School was the one place I was marginally popular. It helped that I had a reputation for being smart, a reputation forged on the back of two years in which the resident genius and I tussled for the top two positions in class. One of my enduring memories from that phase of life is being made, whilst in Primary 2, to stand up in front of one of the Primary 3 classes to read from their MacMillan reader. Mrs A – whose intentions I am not entirely sure of any more –  had been passing during a period of inactivity, post exams, and seen my head on my locker. When she found I had been engrossed in tales of Edet’s escapades, she was impressed enough to make me read in front of the older class. That in retrospect was one of the first inklings I had that books and reading could be cool. Later on – in my secondary school days – a slew of Enid Blyton, Pacesetters, Nick Carter and James Hadley Chase books would plug my entertainment needs. Being on the debating team – slight stutter notwithstanding – and the JETS club didn’t do any harm either.

Books are also prominent in my recollection of the home space – more so than the relationships I developed at home to some extent. We had them in abundance, shelves and shelves of Baldwin, Chaucer, Dickens, Emerson, Joyce, Shakespeare, Spencer, and others of that ilk lined our living room, as did Achebe, Ekwensi, Salib and the other authors on the African Writers Series imprint. Beyond that, home was an experiment in behaviour modification, James Dobson and Beverley LaHaye’s tomes being the laboratory manuals that guided everything. When I ask my sister if she’s kept my mother’s copy of both books, she assumes I am going through a season of self doubt and straight away proceeds to reassure me that my mother thought very highly of me. I humour her, listening to all she has to say, but the truth is all I am interested in with these books is understanding the notes in the margins, and what my mother’s perceptions of me as a kid were as opposed to what my own assessments of self are.

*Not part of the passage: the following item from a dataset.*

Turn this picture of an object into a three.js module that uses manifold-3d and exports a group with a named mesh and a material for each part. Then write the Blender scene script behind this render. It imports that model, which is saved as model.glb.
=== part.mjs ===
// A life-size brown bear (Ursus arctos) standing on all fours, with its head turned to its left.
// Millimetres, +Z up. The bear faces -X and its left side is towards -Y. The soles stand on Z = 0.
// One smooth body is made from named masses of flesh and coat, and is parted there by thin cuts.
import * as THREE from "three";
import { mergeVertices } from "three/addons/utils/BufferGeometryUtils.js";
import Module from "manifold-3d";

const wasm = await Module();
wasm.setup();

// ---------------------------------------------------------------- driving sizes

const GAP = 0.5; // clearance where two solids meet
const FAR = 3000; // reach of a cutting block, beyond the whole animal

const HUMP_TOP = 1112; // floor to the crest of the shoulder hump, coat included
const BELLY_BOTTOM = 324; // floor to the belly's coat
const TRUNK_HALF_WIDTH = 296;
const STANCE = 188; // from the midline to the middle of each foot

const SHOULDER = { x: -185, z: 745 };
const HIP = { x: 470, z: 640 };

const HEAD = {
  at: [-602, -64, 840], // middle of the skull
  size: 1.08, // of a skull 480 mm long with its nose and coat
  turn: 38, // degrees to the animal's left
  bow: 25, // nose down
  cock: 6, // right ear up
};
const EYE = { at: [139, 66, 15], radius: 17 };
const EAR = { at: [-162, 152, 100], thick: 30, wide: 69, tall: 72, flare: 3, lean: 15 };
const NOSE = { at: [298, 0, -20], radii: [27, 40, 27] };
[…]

On my part, whenever I have had to describe myself, I find myself reaching for the familiarity of a few well worn phrases – recovering bookworm, corrosion and materials engineer, talkative introvert, Lost Son and Nigerian. On occasion, I have also described myself as a pretend writer, inveterate over-thinker and occasional essayist. Inherent in these descriptors, but not often clear are conflict and evolution.

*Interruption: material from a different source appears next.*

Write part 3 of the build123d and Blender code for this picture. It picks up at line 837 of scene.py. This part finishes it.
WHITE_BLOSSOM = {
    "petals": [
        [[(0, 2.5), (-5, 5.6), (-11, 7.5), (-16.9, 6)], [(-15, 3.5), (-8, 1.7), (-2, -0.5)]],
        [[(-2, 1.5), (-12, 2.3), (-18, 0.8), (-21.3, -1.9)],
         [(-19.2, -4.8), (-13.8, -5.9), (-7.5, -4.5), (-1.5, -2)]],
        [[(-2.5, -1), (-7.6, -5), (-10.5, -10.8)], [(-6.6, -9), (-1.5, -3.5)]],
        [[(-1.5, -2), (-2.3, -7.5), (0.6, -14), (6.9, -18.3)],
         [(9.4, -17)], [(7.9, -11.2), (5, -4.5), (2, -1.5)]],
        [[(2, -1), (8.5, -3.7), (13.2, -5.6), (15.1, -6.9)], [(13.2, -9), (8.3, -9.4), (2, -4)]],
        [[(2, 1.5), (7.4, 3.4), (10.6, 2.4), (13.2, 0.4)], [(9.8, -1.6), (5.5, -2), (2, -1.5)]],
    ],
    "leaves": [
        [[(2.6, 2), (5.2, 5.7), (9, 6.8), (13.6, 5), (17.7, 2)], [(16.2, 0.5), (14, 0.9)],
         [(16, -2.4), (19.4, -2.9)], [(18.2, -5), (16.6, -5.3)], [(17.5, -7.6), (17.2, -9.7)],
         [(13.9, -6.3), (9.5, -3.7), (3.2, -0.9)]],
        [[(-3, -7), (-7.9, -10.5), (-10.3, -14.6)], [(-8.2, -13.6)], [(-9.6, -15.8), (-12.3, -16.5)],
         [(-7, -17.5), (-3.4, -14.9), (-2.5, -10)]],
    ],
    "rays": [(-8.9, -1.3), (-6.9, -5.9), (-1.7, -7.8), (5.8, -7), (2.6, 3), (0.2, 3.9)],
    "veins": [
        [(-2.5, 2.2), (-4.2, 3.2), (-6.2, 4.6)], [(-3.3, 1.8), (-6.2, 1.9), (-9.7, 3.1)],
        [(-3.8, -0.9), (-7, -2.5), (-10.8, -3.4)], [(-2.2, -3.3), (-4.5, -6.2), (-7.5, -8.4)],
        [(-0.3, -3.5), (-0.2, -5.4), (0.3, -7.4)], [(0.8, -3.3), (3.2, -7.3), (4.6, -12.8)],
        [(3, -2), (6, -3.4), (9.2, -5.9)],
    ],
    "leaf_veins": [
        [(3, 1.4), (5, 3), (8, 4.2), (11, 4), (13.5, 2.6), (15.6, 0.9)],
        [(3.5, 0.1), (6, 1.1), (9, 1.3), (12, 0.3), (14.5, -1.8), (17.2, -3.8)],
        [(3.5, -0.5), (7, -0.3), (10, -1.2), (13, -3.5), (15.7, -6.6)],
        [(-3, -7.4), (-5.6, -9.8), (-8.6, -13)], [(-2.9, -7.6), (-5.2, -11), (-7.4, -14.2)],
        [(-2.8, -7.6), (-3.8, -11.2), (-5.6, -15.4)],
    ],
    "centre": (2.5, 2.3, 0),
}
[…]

Work – and the Corrosion and Materials Engineering discipline – has been a big part of my life over the past twelve years. Prior to rust finding me, I had aspirations to becoming a video game programmer – I spent my NYSC year free time coding an idea for a football simulation game, that obviously wasn’t very good. An internship in a steel mill probably sowed the seeds, bringing iron-carbon phase diagrams and time temperature transition curves to life for me, but when I set out for a mechanical engineering degree in ’97, my more romantic notions were of designing and building things, not eking more and more years of life from them. If what I hear at work is anything to go by, I’m not terrible at doing that, once in a while I still feel like the chancer who stumbled on to something good and has held on for dear life.

Books continue to be a big part of my perception of my identity, somewhat tempered by the ‘recovering’ qualifier these days. Bookworm still retains a certain pejorative connotation; in conversations, and perhaps for good reason, there is still the perception of reading as being a nerdish, real-world-useless activity. I suspect I opt for recovering to slightly reassure me that I am on a journey to re-engaging with the wider world.

Given how much faith underlined my life growing up, its absence in my self description seems particularly glaring. The last few years have seen me slide deeper and deeper into a state of cognitive dissonance, the increasing disjunction I feel between my real world and faith perhaps driving me towards playing down its importance.

To a lesser extent, self classifying as a talkative introvert also reflects inner conflict of some sort. There are friends who don’t believe I have quiet moments given how much of a buzz I carry when I am around them. Some others sincerely believe I am deeply introverted – and take it upon themselves to draw me out. The notes in my mother’s copy of How to Develop Your Child’s Temperament had me pegged as predominantly choleric. These days when I take personality tests I shake out as INTJ and temperamentally as largely Phlegmatic. Clearly, I was a lot more talky and pushy as a child, or at least masked my introversion very well. I still sometimes wonder how much nurture can account for my current social attitudes as opposed to my nature; that is neither here nor there I suspect.

Lostness for me, has a long and convoluted back story, inextricably linked to a strangely spelled surname that immediately complicates my sense of identity, a point that Chris makes succinctly in his take on the Straight Outta *insert whatever* meme.  Only yesterday at a ten year old’s party, I got talking to someone who straight away switched the conversation to Yoruba, wrongly assuming that I understood it. I don’t. This is further muddled by being treated very much as a minority in the (Nigerian) state my parents hail from. All this has done is build an increasing sense of disenfranchisement, and left me with no real stake or connection to the political entity of Nigeria. That may be another reason why work, and rust, have become a big part of my identity – the first few years spent working in Nigeria showed that it was possible – by being darned good at what one did – to transcend the limitations of ethnicity.

Here, one sleep away from beginning this ineluctable lurch towards turning forty, what is becoming clear is that there is a certain logic to how I self classify. These are the things I do not suck at. Maybe in describing myself in these ways, I am patting myself on the back virtually, celebrating the little victories life has lobbed in my direction so far. Would I, for instance, like to be a better people person, one that walks into a room and lights up the party? Yes, but only sometimes. I suspect that deep down, that sort of change requires going out on a limb and being very vulnerable, risking rejection and growing thick, callused skin that inures one to the discomfort that failing to get what one really wants brings. Whether there is the willingness on my part is a question I have no answer to, yet.